Old Mutual Asset Managers is to launch a corporate bond fund with a minimum 80% in investment grade ...
Old Mutual Asset Managers is to launch a corporate bond fund with a minimum 80% in investment grade instruments, writes Robert Stock.
The group intends the portfolio to be lower risk than high yielding funds.
An application has been lodged with the FSA, and Old Mutual hopes to be able to open a three-week fixed offer period on the unit trust from the middle of June with the first pricing towards the start of July.
There will be a minimum investment of £1,000 and Old Mutual said initial fees and annual management fees will be lower than on the group's equity funds to reflect the nature of the investment.
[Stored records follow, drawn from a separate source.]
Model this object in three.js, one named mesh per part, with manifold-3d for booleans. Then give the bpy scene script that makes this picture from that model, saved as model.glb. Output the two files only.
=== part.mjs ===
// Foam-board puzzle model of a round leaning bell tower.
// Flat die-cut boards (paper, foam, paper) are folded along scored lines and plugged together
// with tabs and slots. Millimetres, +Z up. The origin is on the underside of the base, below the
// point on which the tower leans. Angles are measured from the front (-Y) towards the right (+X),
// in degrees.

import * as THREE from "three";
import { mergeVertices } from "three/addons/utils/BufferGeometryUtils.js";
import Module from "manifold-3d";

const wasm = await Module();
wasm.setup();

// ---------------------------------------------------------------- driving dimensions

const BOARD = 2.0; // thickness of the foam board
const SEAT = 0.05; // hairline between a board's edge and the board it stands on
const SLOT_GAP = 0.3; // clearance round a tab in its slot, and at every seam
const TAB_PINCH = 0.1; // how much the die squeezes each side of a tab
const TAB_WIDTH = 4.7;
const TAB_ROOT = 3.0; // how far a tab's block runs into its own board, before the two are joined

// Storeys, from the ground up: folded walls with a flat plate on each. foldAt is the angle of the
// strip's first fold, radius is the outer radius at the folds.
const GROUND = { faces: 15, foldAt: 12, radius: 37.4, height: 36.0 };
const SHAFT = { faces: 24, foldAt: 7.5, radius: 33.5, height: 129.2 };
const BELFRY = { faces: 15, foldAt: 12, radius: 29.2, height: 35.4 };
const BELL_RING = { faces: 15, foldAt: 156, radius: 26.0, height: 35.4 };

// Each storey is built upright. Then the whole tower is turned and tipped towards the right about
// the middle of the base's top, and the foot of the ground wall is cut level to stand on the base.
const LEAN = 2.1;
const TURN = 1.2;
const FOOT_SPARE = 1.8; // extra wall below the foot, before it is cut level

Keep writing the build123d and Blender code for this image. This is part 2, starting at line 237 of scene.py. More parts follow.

It will be marketed mainly though intermediary channels and will pay initial commission and annual renewal.
The fund, which will be available with Pep and Isa wrappers, is to be run by Richard Woolnough, fixed interest manager at Old Mutual. Further details are to be released in the coming weeks.
Woolnough, who manages Old Mutual's sterling fixed interest funds and the emerging market debt fund, said: "This is constructed to provide a high quality portfolio which does not have the same kind of risk characteristics as a high yielding bond fund. Some 80% of assets have to be BBB plus or above. Most other funds don't have that type of restriction."
A further restriction on the fund, designed to reduce risk, is the maximum levels set for the proportion of assets that can be held in debt issued by any one company. This has the aim of ensuring there are at least 20 holdings in the portfolio.
The maximum weighting in a signal issue will depend upon its rating. This is being capped at 5% for an AAA issue and 4.5% for an AA bond. Woolnough said: "The higher the risk that the issuer will not be able to honour the debt the smaller the proportion we are allowed to hold.
"It's a way of managing the risk and maintaining diversity by preventing the portfolio from being too highly concentrated."
In order to meet tax requirements for Pep status at least 51% of the fund must be invested in fixed interest corporate bonds issued by UK companies with a maturity of more than five years at the point of purchase.
Up to 20% of the fund can be held in non-sterling-denominated bonds, which Woolnough said gives the option of adding extra returns if there is a negative view of sterling.
Woolnough said that because the bonds invested in were of investment grade, selection would be top-down, based on macro-economic criteria but typically the holdings would be issued by banks such as Halifax and Barclays, or companies with significant market positions such as Glaxo Wellcome. Woolnough said that the fund would not be looking to take immediate positions in bonds issued by the telecommunications giants seeking to finance their purchase of next generation mobile telephone licences from the Government.
Woolnough joined Old Mutual Asset Managers in February 1995 to assist Bob Attridge, head of fixed interest, and to concentrate mainly on the UK gilt and non-linked portfolios, but built up his knowledge of the gilt and fixed interest markets, from positions with Lloyds Bank International, Prudential Bache, Assicurazioni Generali and SG Warburg.